Setelah audit forensik dilakukan. Maka akan diketahui penyakit perusahaan. Kalau karena mis management. Maka direksi dan komisaris ganti semua. Lakukan reorganisasi secara luas. Kalau karena kurang modal, ya pemegang saham harus bailout utang itu lewat penambahan modal agar struktur neraca keuangan jadi sehat. Kalau karena kompetisi, ya lakukan merger atau akuisisi perusahaan pesaing agar terjadi kolaborasi. Kalau karena sarat utang yang berat, ya restruktur utang lewat pejadwalan pembayaran utang dan keringanan suku bunga.

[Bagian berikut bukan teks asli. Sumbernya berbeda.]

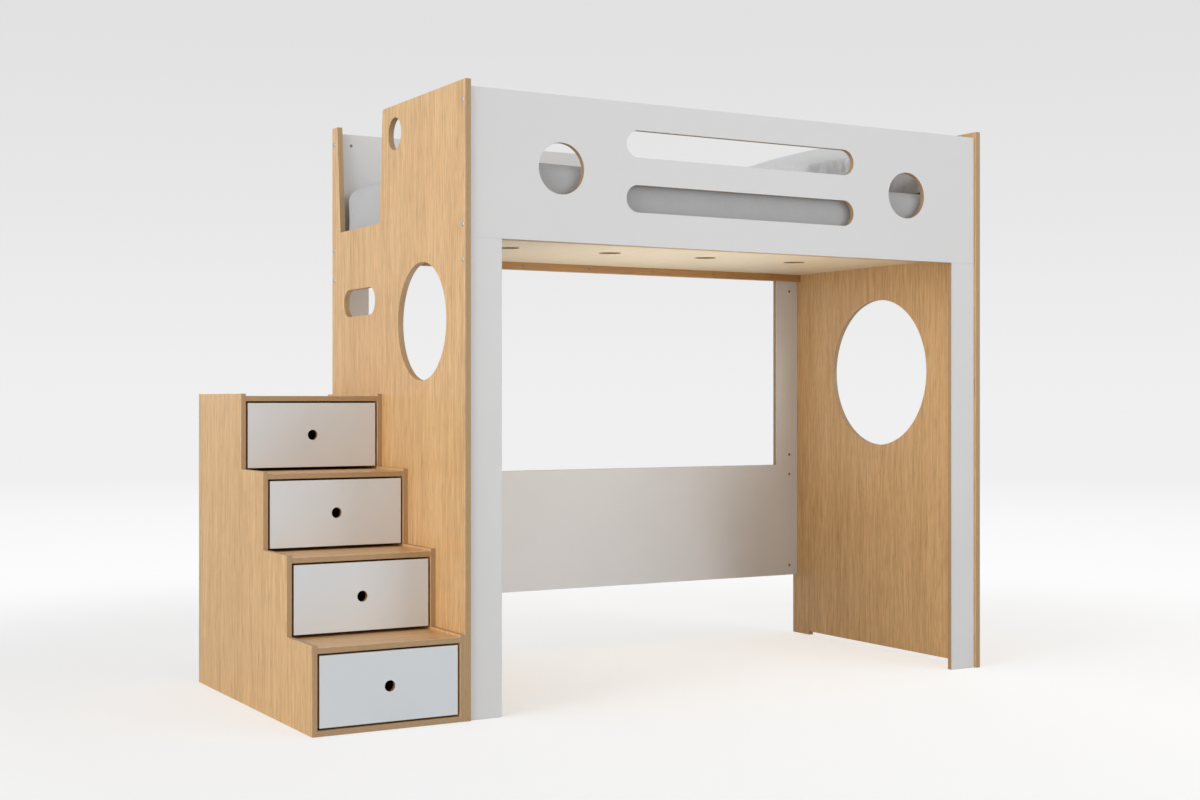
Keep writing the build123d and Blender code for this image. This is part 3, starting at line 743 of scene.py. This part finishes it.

Nah dalam kasus Waskita. Saya sendiri bingung. Ilmu management apa yang mereka jadikan referensi. Karena tahun 2022 mereka lakukan restrukturisasi utang dan dirut yang jadi tersangka sekarang justru dipilih lagi untuk periode kedua pada februari 2023. Ada dua putaran restruktur . Satu putaran untuk restruktur utang Bank sejak tahun 2022 dan satu lagi utang obligasi yang masih menanti hasil restruktur putaran pertama. Kenapa baru tahu ada perbedaan data akuntasi SCF dengan fakta?. Sehingga terindiikasi fraud. Kalau memang Meneg BUMN engga pernah lakukan audit forensik. Ya fraud itu dilakukan dengan sepengetahuan Kantor Meneg BUMN dan dewan komisaris. Restruktur dilakukan dengan tujuan menutupi tindakan kriminal. Saya berharap kalau jaksa agung tangkap dirut Waskita, ayolah KPK mulai sidik pejabat meneg BUMN dan komisaris. Ini bukan kejahatan biasa. Apalagi jumlah transaksinya massive. Udah kejahatan sistematis. Saya engga yakin kerugian negara hanya Rp. 2,8 triliun. Bisa saja lebih. 


Meneg BUMN selama ini terkesan menyelesaikan masalah tapi sebenarnya menggeser masalah ke jangka panjang dan itu kelak akan lebih besar masalahnya. Restrutktur utang pada akhirnya yang dikorbankan Bank BUMN juga. Contoh kasus GA. Itu memaksa bank BUMN menerima skema long-term payables (LTP). Melalui skema ini tenor jadi 22 tahun dan bunga 0,1%. Tidak ada cicilan tapi bullet repayament atau bayar saat jatuh tempo. Itu kalau dihitung angka PV/FV, sama aja engga bayar. Karena saat jatuh tempo udah nol nilainya. Dan biasanya setelah proses restrukturisasi juga dilakukan penyetoran modal negara  (PMN) lewat APBN. Apapun solusi ujungnya uang APBN dibancakin.


Yang jadi masalah adalah kebiasaan BUMN melakukan window dressing lewat pemberian deviden yang besar kepada negara. Bagi Meneg BUMN ini pencitraan kepada publik bahwa ditangannya BUMN untung besar. Padahal bukan rahasia umum kalau menjelang akhir tahun banyak direksi BUMN sibuk cari utangan untuk bayar deviden kepada negara. Bagi mereka setoran laba tinggi akan memudahkan leverage aset lewat utang dan PMN. Jadi sudah seperti menegement ponzi. Seperti kasus pembangunan IKN. Semua menteri gembar gemborkan banyaknya investor mau terlibat. Ternyata setelah dana APBN keluar lewat proyek infrastruktur IKN, sampai kini belum ada investor swasta dan asing mau terlibat. Entahlah, mau dibawa kemana negeri ini. Padahal mereka semua well educated dan digaji mahal.